An act or practice is unfair when:

  1. it causes or is likely to cause substantial injury to consumers,

  2. the injury is not reasonably avoidable by consumers, and

  3. the injury is not outweighed by countervailing benefits to consumers or to competition.

A representation, omission, act or practice is deceptive when:

  1. it misleads or is likely to mislead the consumer,

  2. the consumer’s interpretation of it is reasonable under the circumstances, and

  3. the misleading representation, omission, act or practice is material.

To be deceptive, there must be a representation, omission, act or practice that misleads, or is likely to mislead, the consumer from the perspective of the reasonable consumer.
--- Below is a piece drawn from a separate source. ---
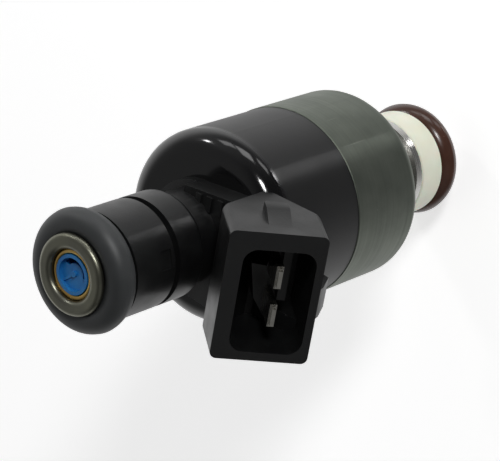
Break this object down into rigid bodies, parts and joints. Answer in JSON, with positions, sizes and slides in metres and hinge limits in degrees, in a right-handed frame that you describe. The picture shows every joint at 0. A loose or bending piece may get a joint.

The representation, omission or practice must be material.

An abusive act or practice:

  1. materially interferes with the ability of a consumer to understand a term or condition of a consumer financial product or service or

  2. takes unreasonable advantage of:

    • a lack of understanding on the part of the consumer of the material risks, costs or conditions of the product or service,

    • inability of the consumer to protect his or her interests in selecting or using a consumer financial product or service, or

    • a reasonable reliance by the consumer on a covered person, such as a bank, to act in the interests of the consumer.

     

Not just a consumer compliance concern

While not charged under UDAAP for consumer protection, one action by the Federal Deposit Insurance Corporation (FDIC) cited a bank’s commercial business practices and charged it under Section 5 of the Federal Trade Commission Act, which has similar requirements.

The FDIC reached a settlement with Umpqua Bank in Roseburg, Ore., for engaging in unfair and deceptive practices in violation of Section 5 of the Federal Trade Commission Act. It determined that Umpqua Bank engaged in Section 5 violations related to unfair and deceptive collection practices involving commercial equipment financing through its wholly owned subsidiary, Financial Pacific Leasing, Inc.